Maria Jansson told presenter Damien Tiernan that she will stay on to help organise the succession and “go scouting for functioning clergy” to ensure the “parish is happy and the transition is properly managed and that God willing there will be a queue of people for the job”.
Having been a teacher and academic before her ordination twenty years ago in Galway, Rev Jannson served as Rector of Wexford before coming to Waterford, and said she has served in the faith for 46 years.
She shares the views of former president of Ireland Mary McAleese, who has been regularly critical of stances by church leadership on feminism and homosexuality, and who had even discouraged her from leaving the church, telling her: "Don't you dare go."

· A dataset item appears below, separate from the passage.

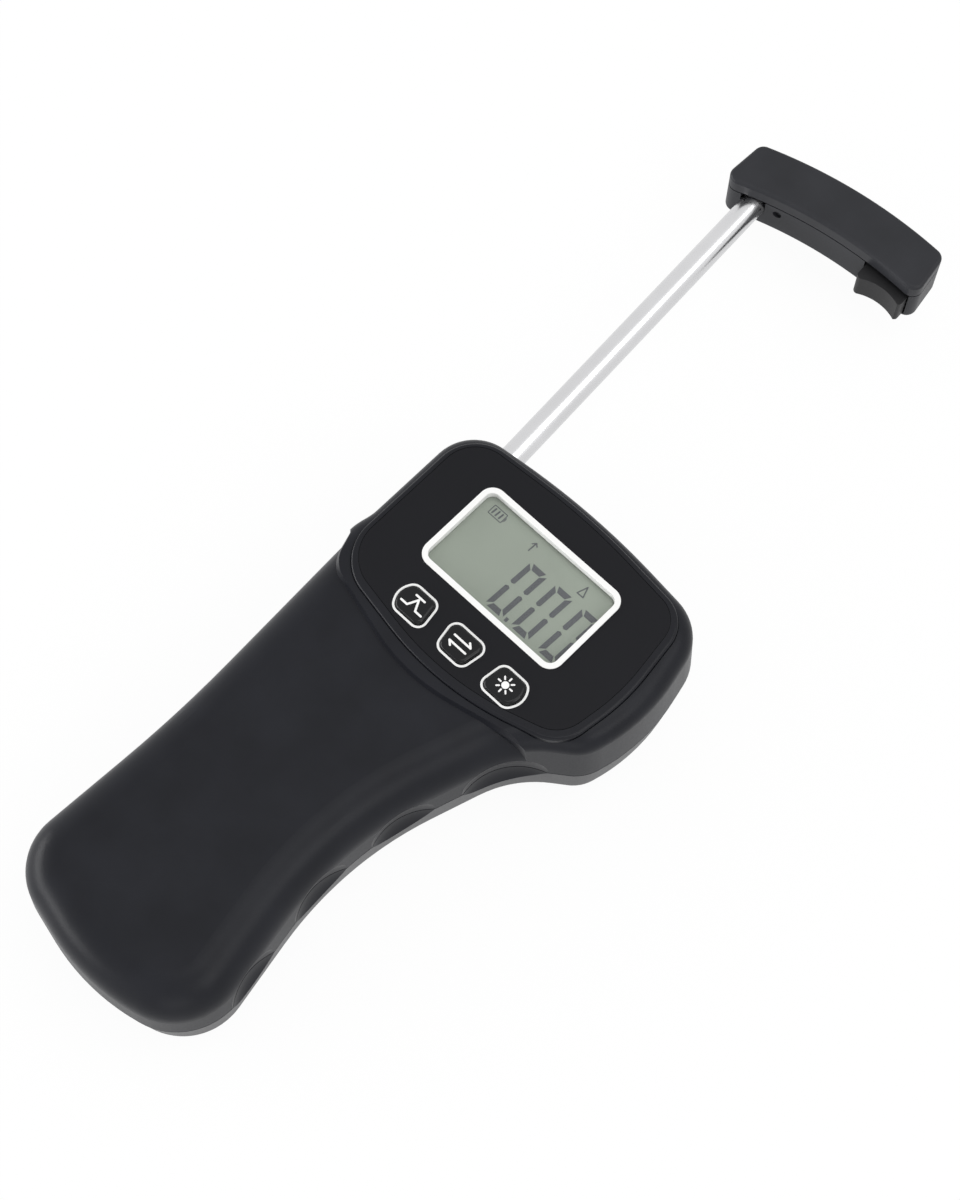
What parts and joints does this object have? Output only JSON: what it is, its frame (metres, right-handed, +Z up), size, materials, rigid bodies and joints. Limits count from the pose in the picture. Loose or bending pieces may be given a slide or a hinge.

“Mary's a friend, and we're both warrior women and we both passionately care about the future of faith as a positive in society and we both loathe the way religion can be narrow, conceited and cruel,” she added.
The Dean said that for anyone who is a member of a parish that is being overseen by someone with “fundamentalist” views, including expressing bigotry, they should “church-surf” and go elsewhere.
“If your local church has a lunatic move on, move to find someone that actually has a heart and brain. I don't think Christ ever stood up and humiliated a person on the grounds of their humanity.”
She added that she would “challenge the scapegoating” and feels that women will “always be a bit unacceptable and dodgy anyway” in the eyes of some religious people.
“I think [religion] has always been politicised, I think fundamentalism will always appeal to people who can't live with ambiguity and a lot of them have pychosexual problems as well. You can hide all of the issues of your life behind a religious fanaticism and it's unhealthy, especially when it's organised,” she told WLR, adding, “It doesn't have the staying power of a thinking faith.”